Written task: Search the material below for the word "FreeCAD". Copy every line that has it.

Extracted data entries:
════════════════════

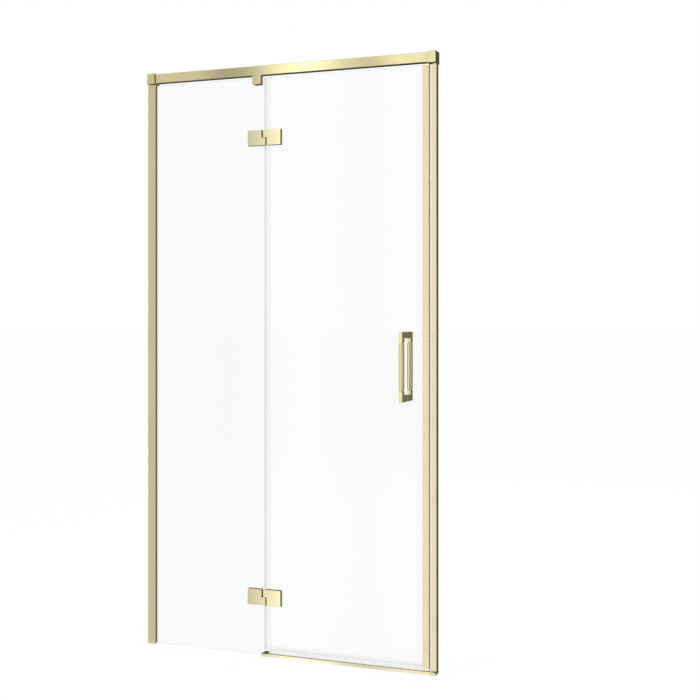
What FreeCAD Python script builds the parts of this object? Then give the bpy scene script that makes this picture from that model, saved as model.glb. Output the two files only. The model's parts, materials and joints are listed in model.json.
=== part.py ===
import FreeCAD, Part
import math
import os

# A hinged shower door: a fixed glass panel and a glass door in line between two walls, with a top rail.
# x runs along the opening, from the fixed side to the closing side. y runs from the outside of the shower
# (negative) to the inside, and y = 0 is the middle of the glass. z = 0 is the shower tray.

# Overall
overall_width = 1000.0
overall_height = 1900.0
glass_thickness = 6.0
glass_edge_bevel = 0.6
cut_overrun = 2.0
slide_fit = 0.3
snug_fit = 0.05

# Top rail
rail_height = 31.0
rail_depth = 24.0
rail_wall = 1.6
rail_corner = 1.5

# Rail ends
cap_length_left = 27.0
cap_length_right = 30.0
cap_front = 18.0
cap_back_left = 18.0
cap_back_right = 24.5
cap_height = 36.0
cap_plate = 6.0
cap_seat = 3.0
cap_joint = 2.3
cap_corner = 1.4
cap_fit = 0.15
cap_hole_radius = 2.6
cap_hole_spacing = 14.0
collar_length = 8.5
collar_front_drop = 5.0
collar_top_drop = 1.4
collar_bottom_drop = 2.0
grub_radius = 2.5
grub_socket_radius = 1.4
grub_socket_depth = 2.5

# Wall profiles
profile_skin = 1.6
profile_hole_radius = 2.6
profile_hole_inset = 172.0
profile_hole_count = 3

# Fixed side wall profile
cover_width = 28.0
cover_front = 12.3
cover_back = 6.0
cover_wall_gap = 0.4
cover_nose = 0.8
cover_back_step = 2.5
cover_lip = 2.0
channel_reach = 14.0
web_gap = 0.8
screw_rise = 60.0
screw_from_wall = 9.0
profile_screw_radius = 1.75
profile_screw_length = 6.0
profile_head_radius = 3.4
profile_head_height = 1.8

# Glazing gasket
gasket_leg = 1.4
gasket_web = 1.2
gasket_lip = 0.9
gasket_lip_spread = 0.8

# Closing side wall profile
strike_width = 12.0
strike_front = 8.0
strike_back = 14.5
strike_nose = 0.8
strike_lift = 2.5
strike_mouth = 10.0

# Magnet strips
carrier_reach = 8.5
carrier_depth = 16.0
carrier_nose = 2.2
carrier_foot_spread = 1.2
carrier_foot_thickness = 1.4
magnet_width = 9.0
magnet_thickness = 4.4
magnet_cover = 1.3

# Glass panels
fixed_glass_lift = 2.0
setting_block_length = 40.0
setting_block_depth = 10.0
setting_block_inset = 70.0
glass_top_gap = 7.0
door_bottom = 18.0
glass_joint = 7.0

# Hinges
pivot_from_wall = 429.0
pivot_y = -11.5
upper_hinge_drop = 195.0
lower_hinge_rise = 171.5
hinge_height = 50.0
hinge_thickness = 14.0
hinge_gasket = 1.0
fixed_leaf_reach = 58.5
door_leaf_reach = 56.5
knuckle_reach = 3.5
upper_gap = 6.7
lower_gap = 4.7
knuckle_gap = 1.2
washer_clearance = 0.2
washer_radius = 3.3
leaf_bevel = 0.5
gasket_margin = 0.6
pin_radius = 2.0
pin_fit = 0.02
pin_recess = 1.0
pin_top_cover = 4.0
bush_wall = 0.6
bush_running_fit = 0.05

# Hinge screws
leaf_screw_offset = 34.0
leaf_screw_spacing = 25.0
leaf_screw_radius = 2.5
leaf_screw_reach = 8.0
leaf_head_radius = 6.5
leaf_head_cone = 3.8
leaf_socket_radius = 1.6
leaf_socket_depth = 2.4
sleeve_wall = 1.4
sleeve_fit = 0.05

# Rail glass clamp
clamp_left_from_pivot = -45.2
clamp_width = 30.0
clamp_height = 28.2
clamp_back_step = 3.8
clamp_corner = 3.0
clamp_edge = 1.0
clamp_pad = 1.2
clamp_pad_margin = 1.5
clamp_rail_screw_radius = 2.0
clamp_rail_screw_length = 12.0
clamp_rail_head_radius = 3.6
clamp_rail_head_height = 2.0
clamp_grub_radius = 2.5
clamp_grub_drop = 18.0

# Threshold strip
sill_depth = 33.0
sill_height = 8.8
sill_corner = 1.0
sill_land = 7.5
sill_step = 1.5
sill_rib_y = 11.0
sill_rib_width = 2.4
sill_rib_height = 11.5
sill_back_height = 4.0
sill_recess = 1.2
sill_foot = 2.5
sill_end_length = 18.0
sill_end_proud = 0.5
sill_glass_bite = 5.0

# Closing profile
closer_width = 20.5
closer_depth = 16.0
closer_corner = 1.3
closer_skin = 1.2
closer_pocket = 14.0
closer_pocket_fit = 0.1
closer_web = 1.2
closer_cap = 1.5
door_gap = 3.0
door_magnet_fit = 0.15
door_magnet_inset = 0.3

# Clip-on seals
seal_leg = 1.0
seal_reach = 14.0
seal_web = 1.0
seal_fin = 1.2
seal_clearance = 0.3
seal_hinge_gap = 1.0
wiper_clearance = 0.6
drip_reach = 4.5
drip_rise = 1.4
apron_reach = 7.5

# Handle
handle_x_from_glass_edge = 69.9
handle_centre_z = 936.7
handle_height = 215.0
handle_arm_height = 20.0
handle_thickness = 10.8
handle_projection = 50.0
handle_bar_depth = 22.0
handle_inner_corner = 1.5
handle_bevel = 0.6
handle_pad = 1.0
grip_length = 150.0
grip_taper = 7.0
grip_swell = 1.1
grip_side_swell = 2.8
core_width = 7.0
core_depth = 17.0
stud_radius = 2.5
stud_reach = 13.0
stud_sleeve_radius = 4.0
set_screw_radius = 2.0
set_screw_length = 6.0

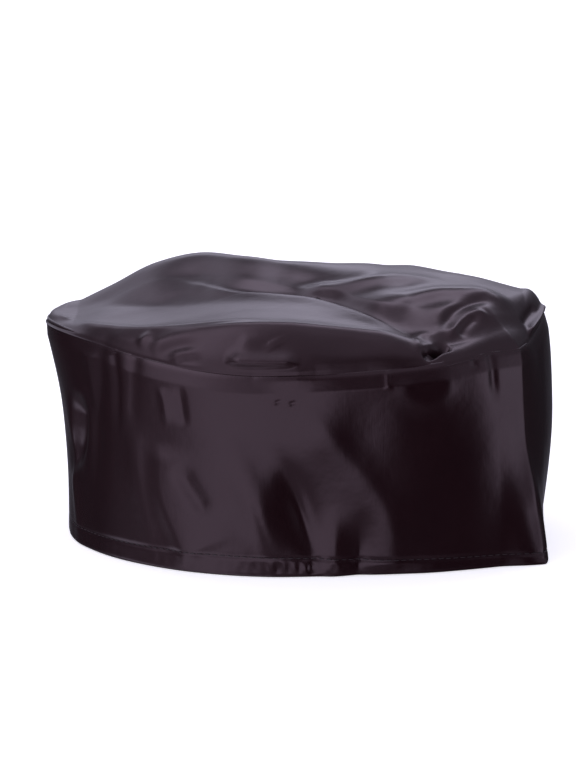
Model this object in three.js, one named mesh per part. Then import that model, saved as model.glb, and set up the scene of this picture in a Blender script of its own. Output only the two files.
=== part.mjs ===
// A soft satin cap: a deep band, hemmed at the rim and pressed into two creases,
// and an oval crown sewn to its top edge that stands up in a few slack folds.
// Millimetres, +Z up, the wearer's brow towards -Y. The rim rests on the plane z = 0,
// and the origin is the middle of that footprint's bounding box.
import * as THREE from "three";

// Cloth
const wall = 1.5; // satin with its interfacing
const hemWall = 2.7; // the same cloth turned up once inside the rim
const hemTall = 8; // how far the turned-up hem reaches
const seamGap = 0.3; // between the band's top edge and the crown's

// How finely the surfaces are cut
const turns = 84; // steps round the cap
const bandRows = 13; // steps from the top of the hem to the seam
const crownRows = 18; // steps from the seam to the middle of the crown
const crownBunch = 1.15; // above 1, the crown's steps are finer near the seam
const hemSteps = [0, 0.6, 1]; // rows up the hem, as shares of its height

// The cap's outline, a row for each direction round it (degrees from +X, seen from above).
// rim, waist and seam: how far out the outer face is at the floor, half way up and at the seam.
// tall: height of the seam. inward: how far in from the seam the crown's shoulder stands.
const STATIONS = [
  { at: 0, rim: 91, waist: 98, seam: 96, tall: 88.5, inward: 8 },
  { at: 28, rim: 91, waist: 94, seam: 94, tall: 85.5, inward: 12 },
  { at: 60, rim: 86, waist: 88, seam: 89, tall: 84, inward: 16 },
  { at: 90, rim: 83, waist: 86, seam: 87, tall: 84, inward: 18 },
  { at: 120, rim: 87, waist: 89, seam: 90, tall: 84, inward: 18 },
  { at: 148, rim: 98, waist: 98, seam: 98, tall: 84, inward: 18 },
  { at: 180, rim: 93, waist: 94, seam: 101.3, tall: 85.2, inward: 8 },
  { at: 194, rim: 92, waist: 93, seam: 98.5, tall: 85.5, inward: 8 },
  { at: 208, rim: 90, waist: 91.5, seam: 93, tall: 83.6, inward: 8 },
  { at: 232, rim: 87, waist: 88, seam: 88, tall: 78.6, inward: 9 },
  { at: 255, rim: 85, waist: 87, seam: 87, tall: 76, inward: 10 },
  { at: 282, rim: 83, waist: 85, seam: 88, tall: 77.2, inward: 11 },
  { at: 303, rim: 91, waist: 92, seam: 93.8, tall: 79.5, inward: 12 },
  { at: 318, rim: 100, waist: 98.9, seam: 96.3, tall: 81.5, inward: 20 },
  { at: 326, rim: 109.5, waist: 102, seam: 99.2, tall: 81.5, inward: 20 },
  { at: 340, rim: 98, waist: 100, seam: 96, tall: 84, inward: 12 },
];

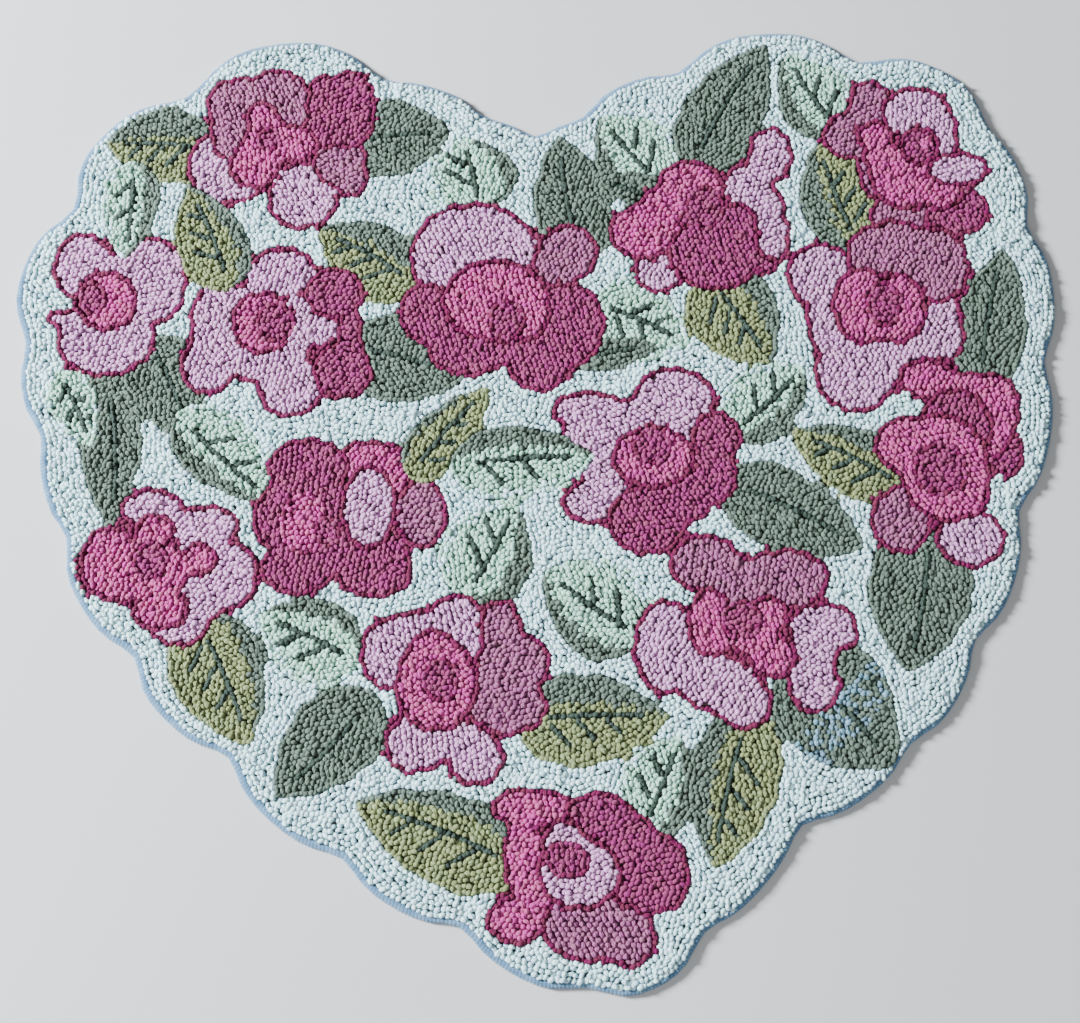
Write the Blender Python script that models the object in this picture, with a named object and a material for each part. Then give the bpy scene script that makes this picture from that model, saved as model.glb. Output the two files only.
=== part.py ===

════════════════════

Answer to this exercise:
What FreeCAD Python script builds the parts of this object? Then give the bpy scene script that makes this picture from that model, saved as model.glb. Output the two files only. The model's parts, materials and joints are listed in model.json.
import FreeCAD, Part